**Entries provided:**

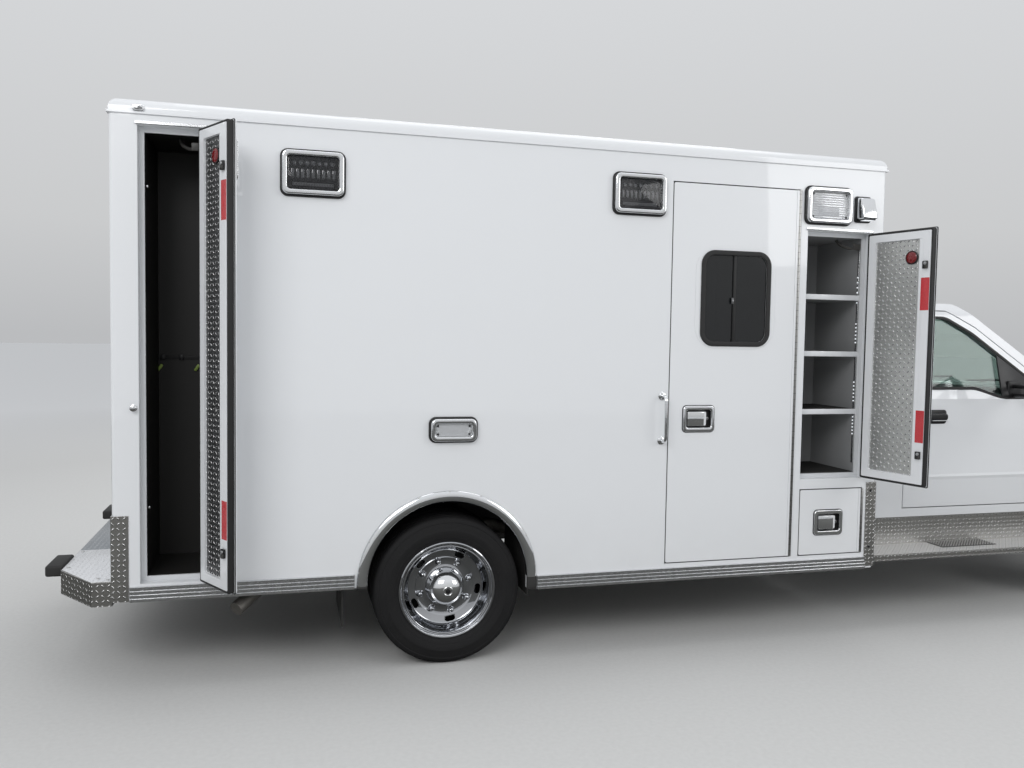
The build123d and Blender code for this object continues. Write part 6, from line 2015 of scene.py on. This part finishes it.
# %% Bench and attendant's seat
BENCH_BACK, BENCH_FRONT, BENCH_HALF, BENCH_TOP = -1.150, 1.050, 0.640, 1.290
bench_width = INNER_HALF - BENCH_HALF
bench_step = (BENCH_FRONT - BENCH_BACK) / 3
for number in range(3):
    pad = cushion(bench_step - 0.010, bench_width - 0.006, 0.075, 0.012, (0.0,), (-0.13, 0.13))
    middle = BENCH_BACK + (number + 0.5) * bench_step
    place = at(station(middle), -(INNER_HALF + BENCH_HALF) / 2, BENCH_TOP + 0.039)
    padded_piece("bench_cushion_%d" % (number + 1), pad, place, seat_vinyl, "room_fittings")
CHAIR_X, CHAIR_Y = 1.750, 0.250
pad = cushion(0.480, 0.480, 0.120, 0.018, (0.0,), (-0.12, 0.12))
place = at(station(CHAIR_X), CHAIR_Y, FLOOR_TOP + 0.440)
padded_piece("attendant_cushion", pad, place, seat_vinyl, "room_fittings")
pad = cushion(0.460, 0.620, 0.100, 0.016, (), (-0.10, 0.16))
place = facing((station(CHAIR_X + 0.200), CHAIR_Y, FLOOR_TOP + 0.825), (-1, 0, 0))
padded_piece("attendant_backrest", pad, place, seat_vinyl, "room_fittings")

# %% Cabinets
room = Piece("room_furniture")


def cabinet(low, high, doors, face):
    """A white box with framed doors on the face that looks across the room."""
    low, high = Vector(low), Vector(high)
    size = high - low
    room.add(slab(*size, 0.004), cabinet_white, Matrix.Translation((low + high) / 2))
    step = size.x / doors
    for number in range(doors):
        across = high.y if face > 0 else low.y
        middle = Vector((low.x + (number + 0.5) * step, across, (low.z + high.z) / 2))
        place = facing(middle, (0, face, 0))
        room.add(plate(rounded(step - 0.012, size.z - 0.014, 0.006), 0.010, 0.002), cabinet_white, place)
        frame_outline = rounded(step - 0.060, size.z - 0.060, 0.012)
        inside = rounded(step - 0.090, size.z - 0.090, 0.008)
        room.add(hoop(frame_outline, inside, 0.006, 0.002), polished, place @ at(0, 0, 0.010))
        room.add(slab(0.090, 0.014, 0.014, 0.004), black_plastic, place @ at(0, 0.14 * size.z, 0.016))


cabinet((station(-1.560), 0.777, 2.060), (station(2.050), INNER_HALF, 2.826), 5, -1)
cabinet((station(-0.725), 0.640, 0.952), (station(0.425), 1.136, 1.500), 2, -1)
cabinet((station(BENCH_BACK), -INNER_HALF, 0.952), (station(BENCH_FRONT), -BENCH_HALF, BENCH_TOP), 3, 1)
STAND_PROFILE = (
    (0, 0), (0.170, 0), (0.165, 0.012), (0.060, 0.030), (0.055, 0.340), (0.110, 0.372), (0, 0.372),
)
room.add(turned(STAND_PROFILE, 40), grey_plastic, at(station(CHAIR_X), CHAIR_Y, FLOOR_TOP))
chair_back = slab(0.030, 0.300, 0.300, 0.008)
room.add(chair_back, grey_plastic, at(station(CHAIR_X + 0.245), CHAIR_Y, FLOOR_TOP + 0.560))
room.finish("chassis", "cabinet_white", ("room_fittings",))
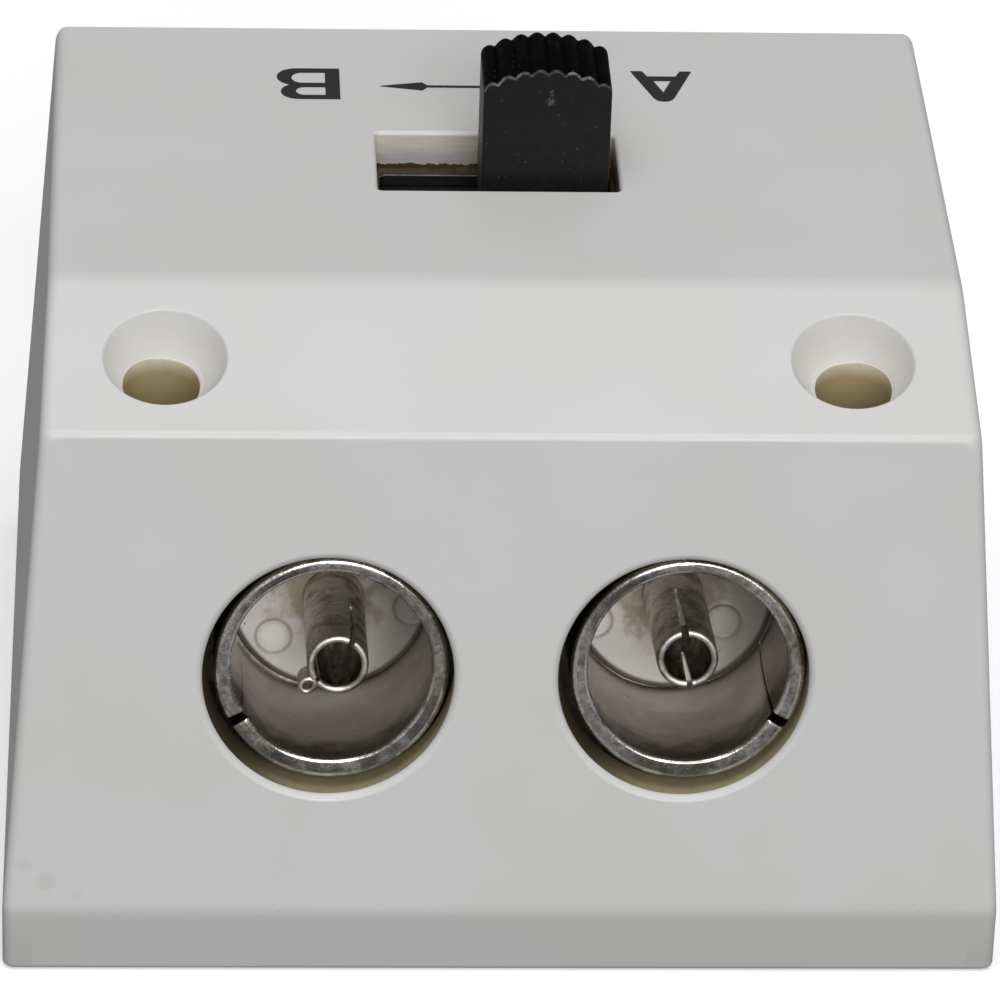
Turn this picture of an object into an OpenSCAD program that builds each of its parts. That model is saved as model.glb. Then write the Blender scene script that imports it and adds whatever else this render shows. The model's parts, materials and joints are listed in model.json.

**Required task:**
Extract every record. Keep wording exact.

**Answer for this exercise:**
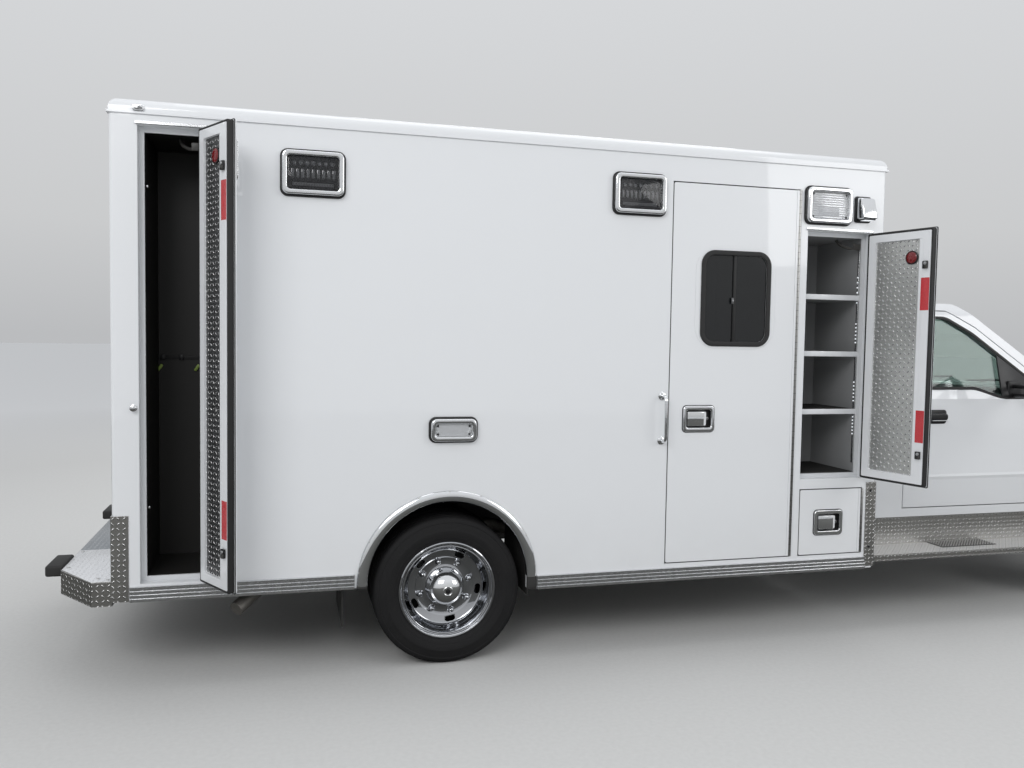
The build123d and Blender code for this object continues. Write part 6, from line 2015 of scene.py on. This part finishes it.
# %% Bench and attendant's seat
BENCH_BACK, BENCH_FRONT, BENCH_HALF, BENCH_TOP = -1.150, 1.050, 0.640, 1.290
bench_width = INNER_HALF - BENCH_HALF
bench_step = (BENCH_FRONT - BENCH_BACK) / 3
for number in range(3):
    pad = cushion(bench_step - 0.010, bench_width - 0.006, 0.075, 0.012, (0.0,), (-0.13, 0.13))
    middle = BENCH_BACK + (number + 0.5) * bench_step
    place = at(station(middle), -(INNER_HALF + BENCH_HALF) / 2, BENCH_TOP + 0.039)
    padded_piece("bench_cushion_%d" % (number + 1), pad, place, seat_vinyl, "room_fittings")
CHAIR_X, CHAIR_Y = 1.750, 0.250
pad = cushion(0.480, 0.480, 0.120, 0.018, (0.0,), (-0.12, 0.12))
place = at(station(CHAIR_X), CHAIR_Y, FLOOR_TOP + 0.440)
padded_piece("attendant_cushion", pad, place, seat_vinyl, "room_fittings")
pad = cushion(0.460, 0.620, 0.100, 0.016, (), (-0.10, 0.16))
place = facing((station(CHAIR_X + 0.200), CHAIR_Y, FLOOR_TOP + 0.825), (-1, 0, 0))
padded_piece("attendant_backrest", pad, place, seat_vinyl, "room_fittings")

# %% Cabinets
room = Piece("room_furniture")


def cabinet(low, high, doors, face):
    """A white box with framed doors on the face that looks across the room."""
    low, high = Vector(low), Vector(high)
    size = high - low
    room.add(slab(*size, 0.004), cabinet_white, Matrix.Translation((low + high) / 2))
    step = size.x / doors
    for number in range(doors):
        across = high.y if face > 0 else low.y
        middle = Vector((low.x + (number + 0.5) * step, across, (low.z + high.z) / 2))
        place = facing(middle, (0, face, 0))
        room.add(plate(rounded(step - 0.012, size.z - 0.014, 0.006), 0.010, 0.002), cabinet_white, place)
        frame_outline = rounded(step - 0.060, size.z - 0.060, 0.012)
        inside = rounded(step - 0.090, size.z - 0.090, 0.008)
        room.add(hoop(frame_outline, inside, 0.006, 0.002), polished, place @ at(0, 0, 0.010))
        room.add(slab(0.090, 0.014, 0.014, 0.004), black_plastic, place @ at(0, 0.14 * size.z, 0.016))


cabinet((station(-1.560), 0.777, 2.060), (station(2.050), INNER_HALF, 2.826), 5, -1)
cabinet((station(-0.725), 0.640, 0.952), (station(0.425), 1.136, 1.500), 2, -1)
cabinet((station(BENCH_BACK), -INNER_HALF, 0.952), (station(BENCH_FRONT), -BENCH_HALF, BENCH_TOP), 3, 1)
STAND_PROFILE = (
    (0, 0), (0.170, 0), (0.165, 0.012), (0.060, 0.030), (0.055, 0.340), (0.110, 0.372), (0, 0.372),
)
room.add(turned(STAND_PROFILE, 40), grey_plastic, at(station(CHAIR_X), CHAIR_Y, FLOOR_TOP))
chair_back = slab(0.030, 0.300, 0.300, 0.008)
room.add(chair_back, grey_plastic, at(station(CHAIR_X + 0.245), CHAIR_Y, FLOOR_TOP + 0.560))
room.finish("chassis", "cabinet_white", ("room_fittings",))
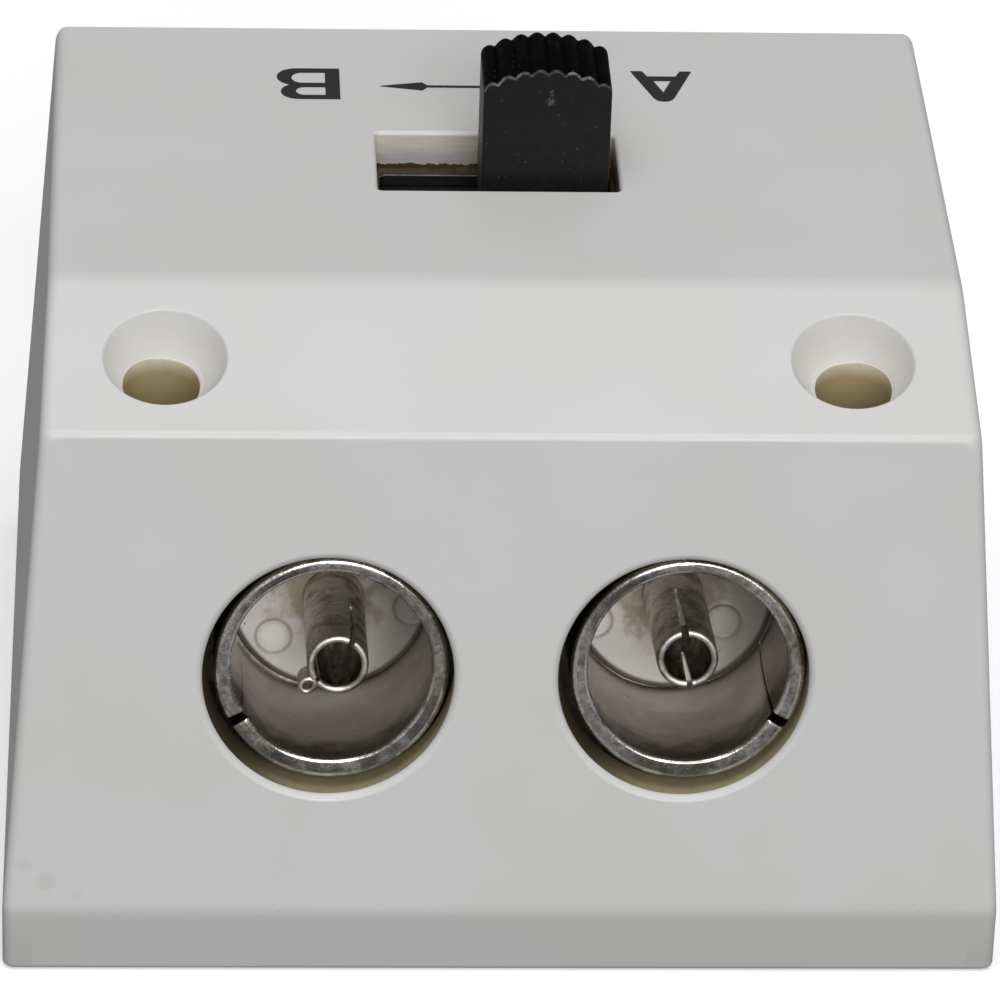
Turn this picture of an object into an OpenSCAD program that builds each of its parts. That model is saved as model.glb. Then write the Blender scene script that imports it and adds whatever else this render shows. The model's parts, materials and joints are listed in model.json.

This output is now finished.